There are also non-elements which are void/self-closing in nature and contain
modifiable text that is part of that individual syntax token itself.

- `#text` nodes, whose entire token _is_ the modifiable text.
- HTML comments and tokens that become comments due to some syntax error. The
text for these tokens is the portion of the comment inside of the syntax.
E.g. for `<!-- comment -->` the text is `" comment "` (note the spaces are included).
- `CDATA` sections, whose text is the content inside of the section itself. E.g. for
`<![CDATA[some content]]>` the text is `"some content"` (with restrictions [1]).
- "Funky comments," which are a special case of invalid closing tags whose name is
invalid. The text for these nodes is the text that a browser would transform into
an HTML comment when parsing. E.g. for `</%post_author>` the text is `%post_author`.
- `DOCTYPE` declarations like `<DOCTYPE html>` which have no closing tag.
- XML Processing instruction nodes like `<?wp __( "Like" ); ?>` (with restrictions [2]).
- The empty end tag `</>` which is ignored in the browser and DOM.

[1]: There are no CDATA sections in HTML. When encountering `<![CDATA[`, everything
until the next `>` becomes a bogus HTML comment, meaning there can be no CDATA
section in an HTML document containing `>`. The Tag Processor will first find
all valid and bogus HTML comments, and then if the comment _would_ have been a
CDATA section _were they to exist_, it will indicate this as the type of comment.

[2]: XML allows a broader range of characters in a processing instruction's target name
and disallows "xml" as a name, since it's special. The Tag Processor only recognizes
target names with an ASCII-representable subset of characters. It also exhibits the
same constraint as with CDATA sections, in that `>` cannot exist within the token
since Processing Instructions do no exist within HTML and their syntax transforms
into a bogus comment in the DOM.

## Design and limitations

The Tag Processor is designed to linearly scan HTML documents and tokenize
HTML tags and their attributes. It's designed to do this as efficiently as
possible without compromising parsing integrity. Therefore it will be
slower than some methods of modifying HTML, such as those incorporating
over-simplified PCRE patterns, but will not introduce the defects and
failures that those methods bring in, which lead to broken page renders
and often to security vulnerabilities.
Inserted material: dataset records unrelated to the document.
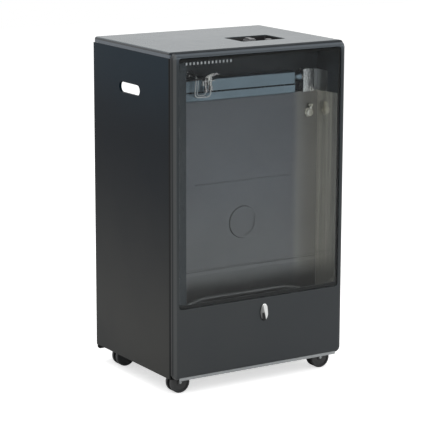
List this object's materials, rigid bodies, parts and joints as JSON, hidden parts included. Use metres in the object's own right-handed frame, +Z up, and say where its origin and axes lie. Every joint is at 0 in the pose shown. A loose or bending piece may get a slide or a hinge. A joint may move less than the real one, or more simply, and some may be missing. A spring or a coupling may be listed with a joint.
{
  "type": "portable gas cabinet heater",
  "caption": "Tall sheet-metal cabinet on castors with a glazed front, polished reflector chamber, slotted burner strip, recessed top controls and a tilting louvred rear cover.",
  "frame": {"origin": "on the floor under the middle of the cabinet's footprint", "axes": "+Z up; the glass front faces -Y; +X is to the right of someone facing the front"},
  "size_m": [0.43, 0.346, 0.73],
  "materials": {
    "front_paint": "charcoal satin paint",
    "side_paint": "charcoal satin paint",
    "rear_paint": "charcoal satin paint",
    "lid_paint": "charcoal semi gloss paint",
    "galvanised": "galvanised sheet",
    "reflector_steel": "polished sheet",
    "burner_steel": "brushed",
    "bright_steel": "bright plated",
    "rail_steel": "polished tube",
    "screw_steel": "bright zinc",
    "spring_steel": "bright",
    "brass_fitting": "machined",
    "gas_pipe": "drawn tube",
    "valve_body": "cast",
    "port_strip": "heat darkened",
    "dark_housing": "matt black",
    "dark_strip": "matt black",
    "pilot_metal": "heat tinted",
    "electrode_ceramic": "glazed ceramic",
    "lead_sleeve": "silicone sleeve",
    "seal_cord": "woven glass fibre",
    "window_glass": "clear polished",
    "badge_metal": "satin chrome",
    "well_plastic": "fine texture",
    "knob_plastic": "satin",
    "button_plastic": "satin",
    "igniter_plastic": "moulded",
    "castor_plate": "zinc plated",
    "castor_hood": "moulded",
    "castor_wheel": "moulded nylon"
  },
  "bodies": {
    "cabinet": {"badge": "badge_metal", "base_pan": "galvanised", "bulkhead_fitting": "brass_fitting", "burner_box": "burner_steel", "burner_feed_pipe": "gas_pipe", "burner_lip": "burner_steel", "burner_ports": "port_strip", "castor_plates": "castor_plate", "chamber_floor": "reflector_steel", "control_well": "well_plastic", "cover_catches": "spring_steel", "cover_pins": "spring_steel", "front_panel": "front_paint", "gas_valve": "valve_body", "glass_pane": "window_glass", "glass_seal": "seal_cord", "heat_shield": "galvanised", "hose_nozzle": "brass_fitting", "igniter_body": "igniter_plastic", "ignition_lead": "lead_sleeve", "injector": "brass_fitting", "injector_bracket": "bright_steel", "lead_cover_strip": "dark_strip", "left_side_panel": "side_paint", "lid": "lid_paint", "lower_rail": "rail_steel", "lower_rail_screws": "screw_steel", "pilot_bracket": "bright_steel", "pilot_burner": "pilot_metal", "pilot_pipe": "gas_pipe", "rear_frame": "galvanised", "rear_frame_screws": "screw_steel", "reflector_back": "reflector_steel", "reflector_left_wall": "reflector_steel", "reflector_right_wall": "reflector_steel", "right_side_panel": "side_paint", "riser_pipe": "gas_pipe", "spark_electrode": "electrode_ceramic", "thermocouple": "pilot_metal", "thermocouple_lead": "gas_pipe", "upper_housing": "dark_housing", "valve_bracket": "bright_steel", "venturi_tube": "burner_steel"},
    "valve_stem": {"valve_stem": "spring_steel"},
    "control_knob": {"control_knob": "knob_plastic"},
    "igniter_button": {"igniter_button": "button_plastic"},
    "rear_cover": {"rear_cover": "rear_paint"},
    "castor_front_left_swivel": {"castor_front_left_hood": "castor_hood"},
    "castor_front_left_roller": {"castor_front_left_wheels": "castor_wheel", "castor_front_left_axle": "castor_plate"},
    "castor_front_right_swivel": {"castor_front_right_hood": "castor_hood"},
    "castor_front_right_roller": {"castor_front_right_wheels": "castor_wheel", "castor_front_right_axle": "castor_plate"},
    "castor_rear_left_swivel": {"castor_rear_left_hood": "castor_hood"},
    "castor_rear_left_roller": {"castor_rear_left_wheels": "castor_wheel", "castor_rear_left_axle": "castor_plate"},
    "castor_rear_right_swivel": {"castor_rear_right_hood": "castor_hood"},
    "castor_rear_right_roller": {"castor_rear_right_wheels": "castor_wheel", "castor_rear_right_axle": "castor_plate"}
  },
  "joints": [
    {"name": "valve_push", "type": "slide", "parent": "cabinet", "child": "valve_stem", "axis": [0, 0, -1], "range_m": [0, 0.004], "stiffness_N_per_m": 800},
    {"name": "knob_turn", "type": "hinge", "parent": "valve_stem", "child": "control_knob", "pos_m": [0.061, -0.026, 0.72], "axis": [0, 0, 1], "range_deg": [0, 180]},
    {"name": "igniter_push", "type": "slide", "parent": "cabinet", "child": "igniter_button", "axis": [0, 0, -1], "range_m": [0, 0.005], "stiffness_N_per_m": 900},
    {"name": "rear_cover_tilt", "type": "hinge", "parent": "cabinet", "child": "rear_cover", "pos_m": [0, 0.1615, 0.046], "axis": [-1, 0, 0], "range_deg": [0, 50]},
    {"name": "castor_front_left_turn", "type": "hinge", "parent": "cabinet", "child": "castor_front_left_swivel", "pos_m": [-0.165, -0.127, 0.05], "axis": [0, 0, 1], "continuous": true},
    {"name": "castor_front_left_roll", "type": "hinge", "parent": "castor_front_left_swivel", "child": "castor_front_left_roller", "pos_m": [-0.181, -0.127, 0.023], "axis": [0, 1, 0], "continuous": true},
    {"name": "castor_front_right_turn", "type": "hinge", "parent": "cabinet", "child": "castor_front_right_swivel", "pos_m": [0.165, -0.127, 0.05], "axis": [0, 0, 1], "continuous": true},
    {"name": "castor_front_right_roll", "type": "hinge", "parent": "castor_front_right_swivel", "child": "castor_front_right_roller", "pos_m": [0.181, -0.127, 0.023], "axis": [0, 1, 0], "continuous": true},
    {"name": "castor_rear_left_turn", "type": "hinge", "parent": "cabinet", "child": "castor_rear_left_swivel", "pos_m": [-0.165, 0.108, 0.05], "axis": [0, 0, 1], "continuous": true},
    {"name": "castor_rear_left_roll", "type": "hinge", "parent": "castor_rear_left_swivel", "child": "castor_rear_left_roller", "pos_m": [-0.181, 0.108, 0.023], "axis": [0, 1, 0], "continuous": true},
    {"name": "castor_rear_right_turn", "type": "hinge", "parent": "cabinet", "child": "castor_rear_right_swivel", "pos_m": [0.165, 0.108, 0.05], "axis": [0, 0, 1], "continuous": true},
    {"name": "castor_rear_right_roll", "type": "hinge", "parent": "castor_rear_right_swivel", "child": "castor_rear_right_roller", "pos_m": [0.181, 0.108, 0.023], "axis": [0, 1, 0], "continuous": true}
  ]
}
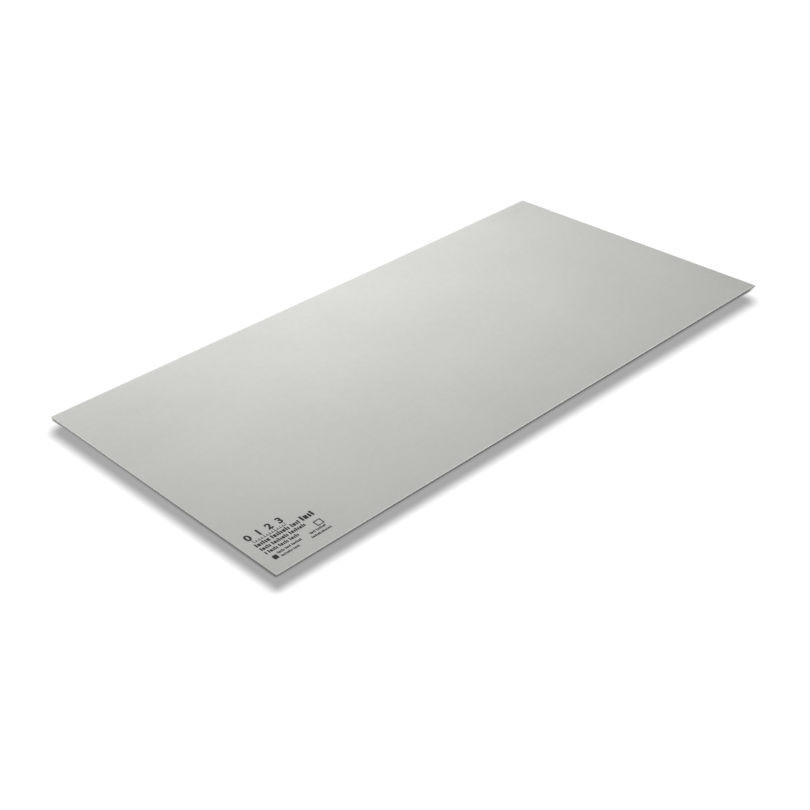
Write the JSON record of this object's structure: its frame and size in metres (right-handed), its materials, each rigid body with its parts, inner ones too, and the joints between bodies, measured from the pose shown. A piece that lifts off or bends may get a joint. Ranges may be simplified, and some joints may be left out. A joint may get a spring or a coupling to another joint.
{
  "type": "fiber cement board",
  "caption": "Flat rectangular fiber cement sheet with a smooth front face and square-cut edges, fastened to framing to line walls, ceilings or floors.",
  "frame": {"origin": "centre of the back face, at the height of the floor that the sheet lies on", "axes": "+X along the length, +Y along the width, +Z out of the smooth front face"},
  "size_m": [2.4, 1.2, 0.004],
  "materials": {
    "fibre_cement": "smooth matte cement face with a faint sheen, darker cut edges"
  },
  "bodies": {
    "root": {"board": "fibre_cement"}
  },
  "joints": []
}
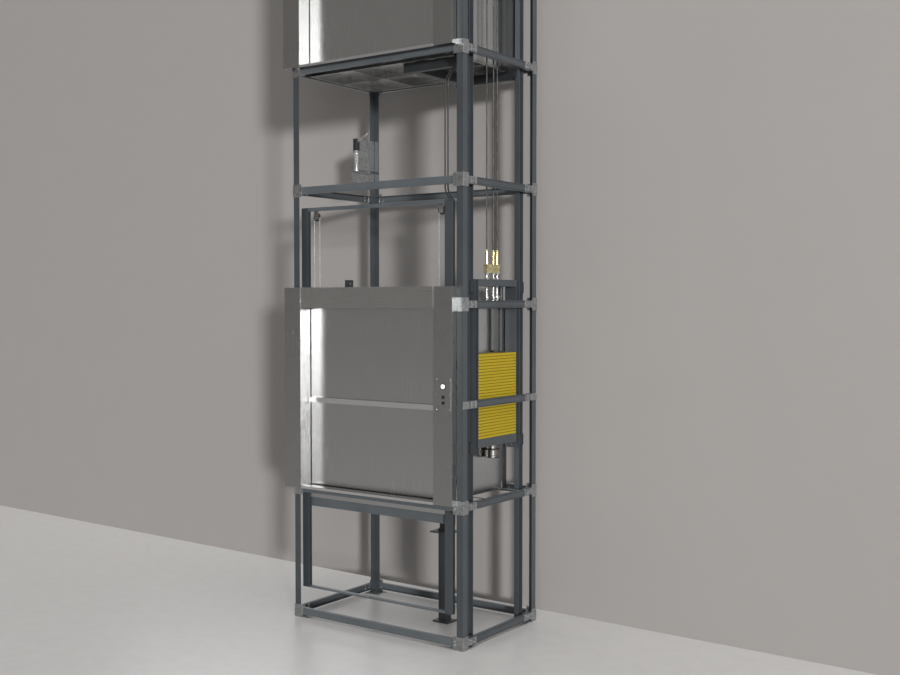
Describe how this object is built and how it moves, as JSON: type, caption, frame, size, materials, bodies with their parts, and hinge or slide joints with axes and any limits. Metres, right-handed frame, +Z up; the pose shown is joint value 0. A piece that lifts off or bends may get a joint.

On the other hand, it will be faster
than full-blown HTML parsers such as DOMDocument and use considerably
less memory. It requires a negligible memory overhead, enough to consider
it a zero-overhead system.

The performance characteristics are maintained by avoiding tree construction
and semantic cleanups which are specified in HTML5. Because of this, for
example, it's not possible for the Tag Processor to associate any given
opening tag with its corresponding closing tag, or to return the inner markup
inside an element. Systems may be built on top of the Tag Processor to do
this, but the Tag Processor is and should be constrained so it can remain an
efficient, low-level, and reliable HTML scanner.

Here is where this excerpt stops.